Catalogue description BITTON (GLOS.)

This record is held by Berkeley Castle Muniments

Details of BCM/E/1/1
Reference: BCM/E/1/1
Title: BITTON (GLOS.)
Held by: Berkeley Castle Muniments, not available at The National Archives
Language: English
Administrative / biographical background:

Bitton was a large manor parts of which were held by several different lords.

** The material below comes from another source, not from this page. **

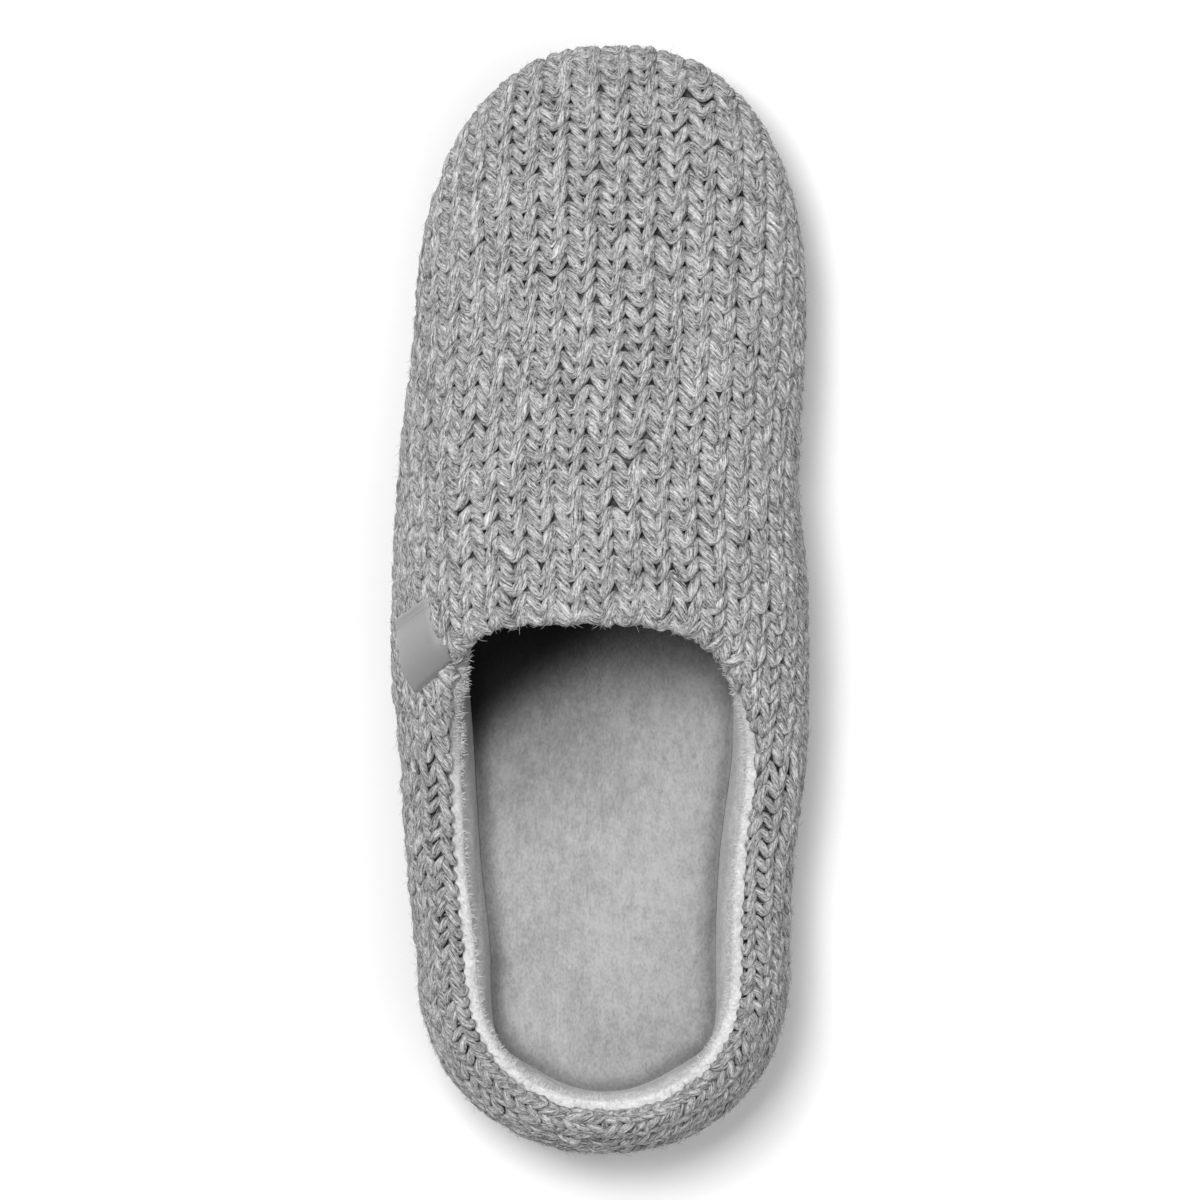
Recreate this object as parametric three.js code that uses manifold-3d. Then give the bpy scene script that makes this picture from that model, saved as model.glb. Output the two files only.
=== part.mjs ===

The de la More family held the manor of Oldland in Bitton, Stephen de la More (d. 1328) being succeeded by his young son William (d. 1340) and William briefly by his three-year-old son John (d. 1349), from whom it passed to his sister Cecilia, wife of Sir Nicholas de Berkeley of Dursley. [CIPM vii, nos. 148, 703; viii, no. 263; ix. no. 341; CPR 1385-9, 49.] William had married Maud, daughter of Sir John de Bitton who held another large manor in Bitton and resided at Barr's Court in Oldland. [Saul, Knights and Esquires, 71.] Sir John (d. 1314) was the elder brother of Thomas de Bitton, bishop of Exeter (d. 1307), and was succeeded by his son another Sir John (fl. 1345) and he by his son and heir Matthew (d. 1374); another Sir John (d. 1382) was the last of the family. Sir John's daughter and heir Katherine married Thomas Rugge and their daughter and heir married Robert Greyndour. [H. T. Ellacombe, History of the Parish of Bitton (Exeter, 1881), 80.] Most of those people appear in the charters for Bitton and for the other vills within Bitton (Hanham, Oldland, Swineford and Upton Cheyney).